After four decades of armed conflict and climate-induced natural disasters, Afghanistan is one of the world’s poorest and least-developed countries. But the Taliban are denying the female half of the workforce the chance to help rebuild it. Afghanistan cannot afford to regress a quarter-century to the start of the Taliban’s first stint in power in 1996, when the group prohibited women and girls from working outside the home, attending school and university, or leaving their homes unless accompanied by a mahram (husband, father, brother, or son). Back then, the Taliban’s religious police meted out severe punishment, including stoning, for any infraction of their moral code.
Prior to the Taliban’s 1996 takeover, 60 percent of Kabul University teachers (and nearly half the students) were women. In addition, women constituted 70 percent of schoolteachers, 50 percent of civilian government workers (and 70 percent of the 130,000 civil servants in Kabul), and 40 percent of doctors.
Today, with Afghanistan facing economic collapse, soaring poverty, and increasing risks of starvation, and unable to survive without humanitarian assistance, the Taliban are arguing that girls’ current school uniforms are not Islamic. But most Afghans do not think long black tunics and pants and a white head scarf (hijab) designed in accordance with Hanafi jurisprudence will solve the country’s many deep-rooted problems.

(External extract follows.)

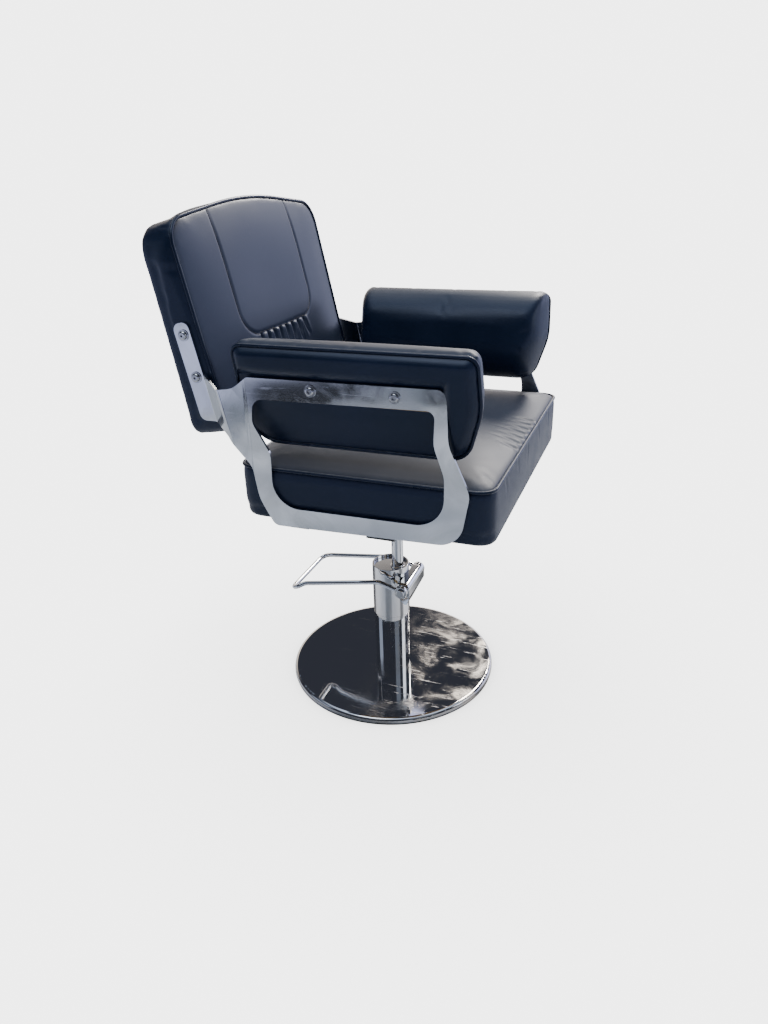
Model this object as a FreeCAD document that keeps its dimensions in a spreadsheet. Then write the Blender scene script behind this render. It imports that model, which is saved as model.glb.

Nonetheless, the Taliban are threatening to close down those girls’ secondary schools that have remained open in major provinces, such as Balkh in the north, unless they change their dress codes. “The requirements on hijab are getting tougher day by day,” one teacher told Human Rights Watch. “They have spies to record and report […] If students or teachers don’t follow their strict hijab rules, without any discussion they fire the teachers and expel the students.”
Meanwhile, some Taliban members who can afford to are sending their daughters abroad to study. Others are trying to convince the organisation’s religious leadership in Kandahar to rethink the ban and let girls return to secondary school.
In March, the foreign ministers of the G7 countries and Norway, together with the European Union’s High Representative for Foreign Affairs and Security Policy, issued a joint statement condemning the Taliban’s refusal to reopen girls’ secondary schools. “We call on the Taliban urgently to reverse this decision, which will have consequences far beyond its harm to Afghan girls,” they said.
But more must be done. The international community, specifically countries in the region, and especially members of the Organisation of Islamic Cooperation, should make Afghan women’s and girls’ rights central to their diplomatic and economic negotiations with the Taliban. Afghanistan and its people have suffered enough. Anyone who cares for the country’s future must stand up for adolescent girls’ right to an education—and women’s right to work.